── Records to use

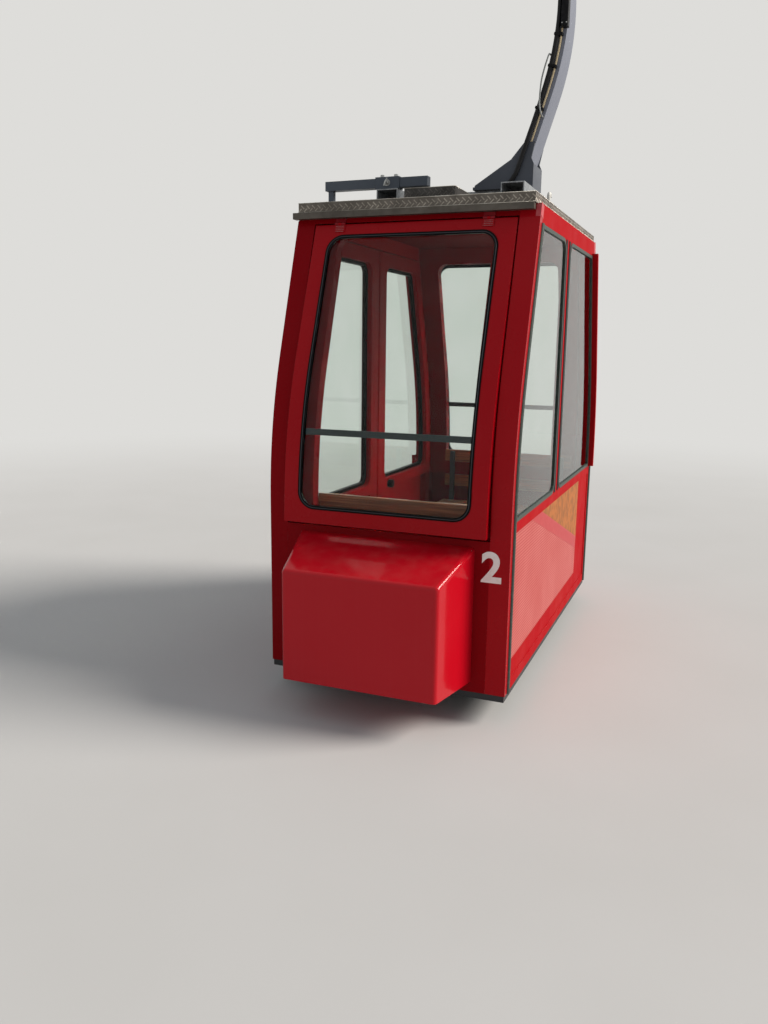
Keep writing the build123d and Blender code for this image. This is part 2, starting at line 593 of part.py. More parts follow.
def roof_plate():
    x, y = ROOF_HALF_WIDTH, ROOF_HALF_LENGTH
    tray = block((-x, x), (-y, y), (BODY_HEIGHT, ROOF_TOP))
    pocket_x, pocket_y = x - ROOF_SHEET, y - ROOF_SHEET
    pocket = block((-pocket_x, pocket_x), (-pocket_y, pocket_y), (BODY_HEIGHT, ROOF_TOP - ROOF_SHEET))
    for place in (-BEAM_SPACING, BEAM_SPACING):
        pocket -= block((place - ROOF_RIB / 2, place + ROOF_RIB / 2), (-pocket_y, pocket_y),
                        (BODY_HEIGHT, ROOF_TOP))
    return tray - pocket


parts["roof_plate"] = roof_plate()
ceiling_y = end_distance(BODY_HEIGHT, END_DEPTH)
parts["ceiling_panel"] = block((-DOOR_INNER, HALF_WIDTH - WALL), (-ceiling_y, ceiling_y),
                               (BODY_HEIGHT - CEILING, BODY_HEIGHT))
drip_height, drip_left, drip_right, drip_end = DRIP
drip_low = BODY_HEIGHT - drip_height
parts["drip_strips"] = at_both_ends(block((-ROOF_HALF_WIDTH - drip_left, ROOF_HALF_WIDTH - drip_right),
                                          (end_distance(drip_low) + PIN_GAP, ROOF_HALF_LENGTH + drip_end),
                                          (drip_low, BODY_HEIGHT)))


def roof_beams():
    """Two open box beams on feet, joined by a cross beam, with the clamp sleeve of the cross bar."""
    low = BEAM_TOP - BEAM_Z
    beams = None
    for place in (-BEAM_SPACING, BEAM_SPACING):
        half = BEAM_X / 2
        tube = block((place - half, place + half), (-BEAM_HALF_LENGTH, BEAM_HALF_LENGTH), (low, BEAM_TOP))
        half -= BEAM_WALL
        tube -= block((place - half, place + half), (-BEAM_HALF_LENGTH, BEAM_HALF_LENGTH),
                      (low + BEAM_WALL, BEAM_TOP - BEAM_WALL))
        for y in (-BEAM_HALF_LENGTH + BEAM_FOOT_INSET, BEAM_HALF_LENGTH - BEAM_FOOT_INSET):
            tube += Pos(place, y, (ROOF_TOP + low) / 2) * Box(*BEAM_FOOT)
        beams = tube if beams is None else beams + tube
    inner = BEAM_SPACING - BEAM_X / 2
    return beams + block((-inner, inner), (-CROSS_BEAM / 2, CROSS_BEAM / 2), (low, BEAM_TOP))


parts["roof_beams"] = roof_beams()

# Hatch box in front of the cross beam, with a lid hinged on its rear edge
BOX_FRONT = -ROOF_HALF_LENGTH + ROOF_BOX_SETBACK
BOX_REAR = BOX_FRONT + ROOF_BOX[1]
BOX_TOP = ROOF_TOP + ROOF_BOX[2]
LID_LOW = BOX_TOP - ROOF_BOX_LID
LID_HINGE_Y = BOX_REAR + LID_KNUCKLE + PIN_GAP
LID_HINGE_Z = BOX_TOP - LID_KNUCKLE


def roof_box():
    half = ROOF_BOX[0] / 2
    inside = half - ROOF_SHEET
    shell = block((-half, half), (BOX_FRONT, BOX_REAR), (ROOF_TOP, LID_LOW))
    shell -= block((-inside, inside), (BOX_FRONT + ROOF_SHEET, BOX_REAR - ROOF_SHEET),
                   (ROOF_TOP + ROOF_SHEET, LID_LOW))
    third = LID_HINGE_WIDTH / 6
    shell += block((-third, third), (BOX_REAR - PIN_GAP, LID_HINGE_Y + LID_KNUCKLE / 2),
                   (ROOF_TOP + ROOF_BOX[2] / 2, LID_LOW - PIN_GAP))
    shell += rod(LID_KNUCKLE, -third, third, LID_HINGE_Y, LID_HINGE_Z)
    return shell + rod(LID_PIN, -LID_HINGE_WIDTH / 2, LID_HINGE_WIDTH / 2, LID_HINGE_Y, LID_HINGE_Z)


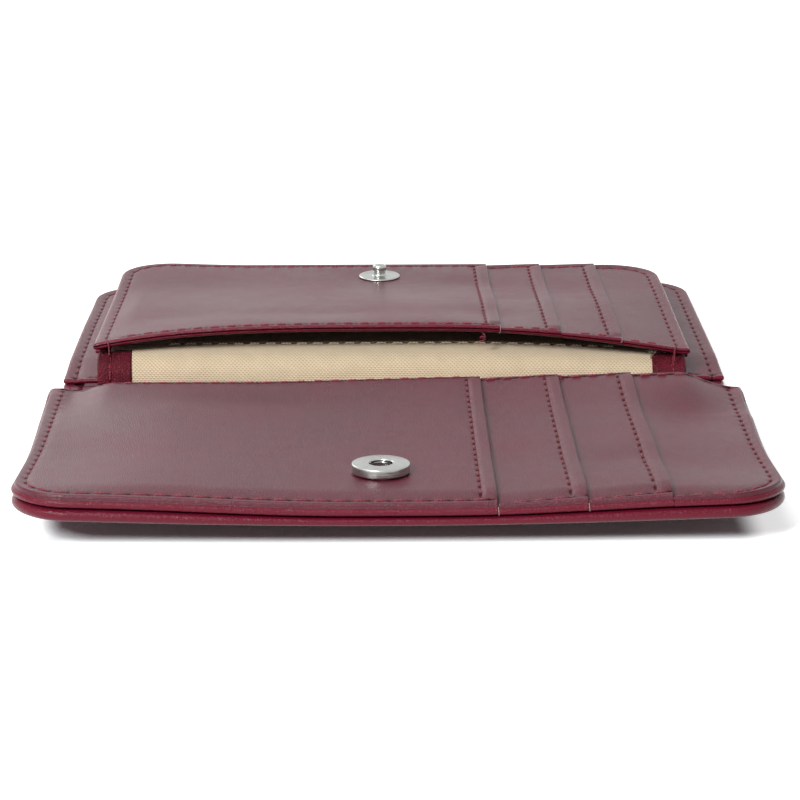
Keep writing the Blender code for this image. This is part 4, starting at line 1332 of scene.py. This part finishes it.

────

*What is asked*:
Return all of the data precisely as it appears.

*Task solution*:
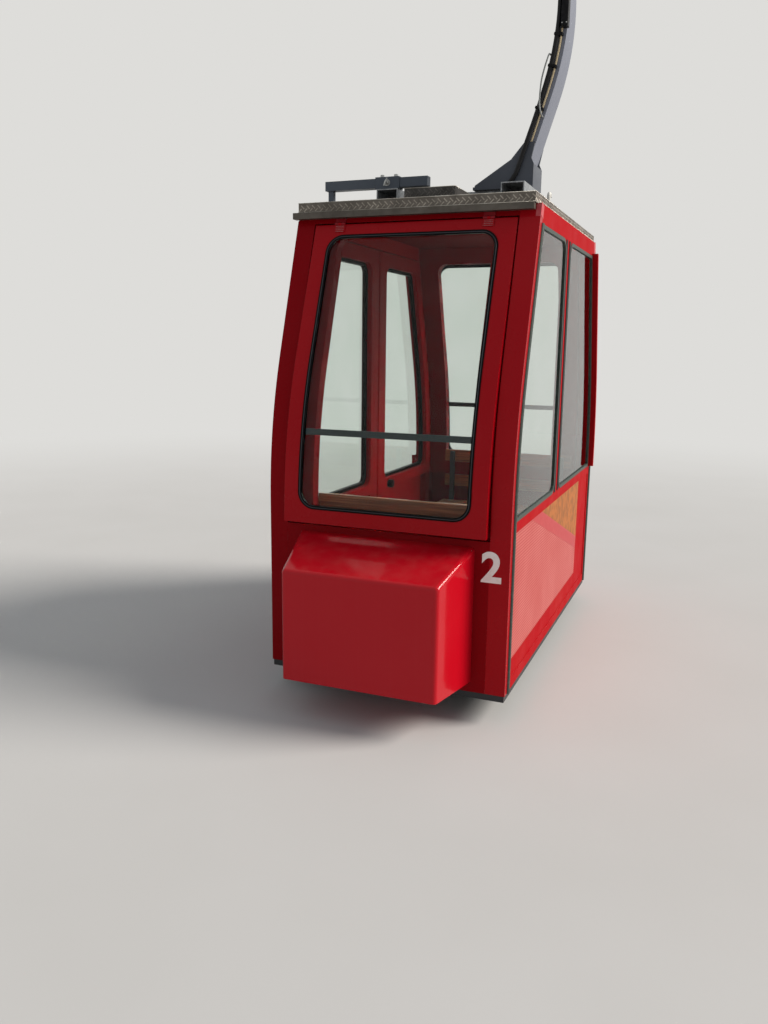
Keep writing the build123d and Blender code for this image. This is part 2, starting at line 593 of part.py. More parts follow.
def roof_plate():
    x, y = ROOF_HALF_WIDTH, ROOF_HALF_LENGTH
    tray = block((-x, x), (-y, y), (BODY_HEIGHT, ROOF_TOP))
    pocket_x, pocket_y = x - ROOF_SHEET, y - ROOF_SHEET
    pocket = block((-pocket_x, pocket_x), (-pocket_y, pocket_y), (BODY_HEIGHT, ROOF_TOP - ROOF_SHEET))
    for place in (-BEAM_SPACING, BEAM_SPACING):
        pocket -= block((place - ROOF_RIB / 2, place + ROOF_RIB / 2), (-pocket_y, pocket_y),
                        (BODY_HEIGHT, ROOF_TOP))
    return tray - pocket


parts["roof_plate"] = roof_plate()
ceiling_y = end_distance(BODY_HEIGHT, END_DEPTH)
parts["ceiling_panel"] = block((-DOOR_INNER, HALF_WIDTH - WALL), (-ceiling_y, ceiling_y),
                               (BODY_HEIGHT - CEILING, BODY_HEIGHT))
drip_height, drip_left, drip_right, drip_end = DRIP
drip_low = BODY_HEIGHT - drip_height
parts["drip_strips"] = at_both_ends(block((-ROOF_HALF_WIDTH - drip_left, ROOF_HALF_WIDTH - drip_right),
                                          (end_distance(drip_low) + PIN_GAP, ROOF_HALF_LENGTH + drip_end),
                                          (drip_low, BODY_HEIGHT)))


def roof_beams():
    """Two open box beams on feet, joined by a cross beam, with the clamp sleeve of the cross bar."""
    low = BEAM_TOP - BEAM_Z
    beams = None
    for place in (-BEAM_SPACING, BEAM_SPACING):
        half = BEAM_X / 2
        tube = block((place - half, place + half), (-BEAM_HALF_LENGTH, BEAM_HALF_LENGTH), (low, BEAM_TOP))
        half -= BEAM_WALL
        tube -= block((place - half, place + half), (-BEAM_HALF_LENGTH, BEAM_HALF_LENGTH),
                      (low + BEAM_WALL, BEAM_TOP - BEAM_WALL))
        for y in (-BEAM_HALF_LENGTH + BEAM_FOOT_INSET, BEAM_HALF_LENGTH - BEAM_FOOT_INSET):
            tube += Pos(place, y, (ROOF_TOP + low) / 2) * Box(*BEAM_FOOT)
        beams = tube if beams is None else beams + tube
    inner = BEAM_SPACING - BEAM_X / 2
    return beams + block((-inner, inner), (-CROSS_BEAM / 2, CROSS_BEAM / 2), (low, BEAM_TOP))


parts["roof_beams"] = roof_beams()

# Hatch box in front of the cross beam, with a lid hinged on its rear edge
BOX_FRONT = -ROOF_HALF_LENGTH + ROOF_BOX_SETBACK
BOX_REAR = BOX_FRONT + ROOF_BOX[1]
BOX_TOP = ROOF_TOP + ROOF_BOX[2]
LID_LOW = BOX_TOP - ROOF_BOX_LID
LID_HINGE_Y = BOX_REAR + LID_KNUCKLE + PIN_GAP
LID_HINGE_Z = BOX_TOP - LID_KNUCKLE


def roof_box():
    half = ROOF_BOX[0] / 2
    inside = half - ROOF_SHEET
    shell = block((-half, half), (BOX_FRONT, BOX_REAR), (ROOF_TOP, LID_LOW))
    shell -= block((-inside, inside), (BOX_FRONT + ROOF_SHEET, BOX_REAR - ROOF_SHEET),
                   (ROOF_TOP + ROOF_SHEET, LID_LOW))
    third = LID_HINGE_WIDTH / 6
    shell += block((-third, third), (BOX_REAR - PIN_GAP, LID_HINGE_Y + LID_KNUCKLE / 2),
                   (ROOF_TOP + ROOF_BOX[2] / 2, LID_LOW - PIN_GAP))
    shell += rod(LID_KNUCKLE, -third, third, LID_HINGE_Y, LID_HINGE_Z)
    return shell + rod(LID_PIN, -LID_HINGE_WIDTH / 2, LID_HINGE_WIDTH / 2, LID_HINGE_Y, LID_HINGE_Z)


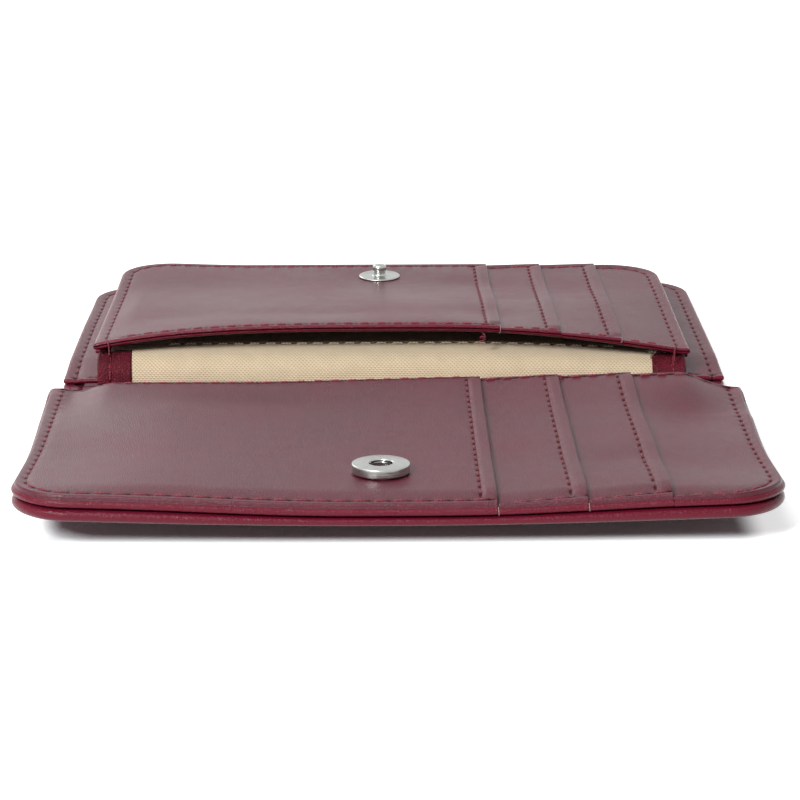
Keep writing the Blender code for this image. This is part 4, starting at line 1332 of scene.py. This part finishes it.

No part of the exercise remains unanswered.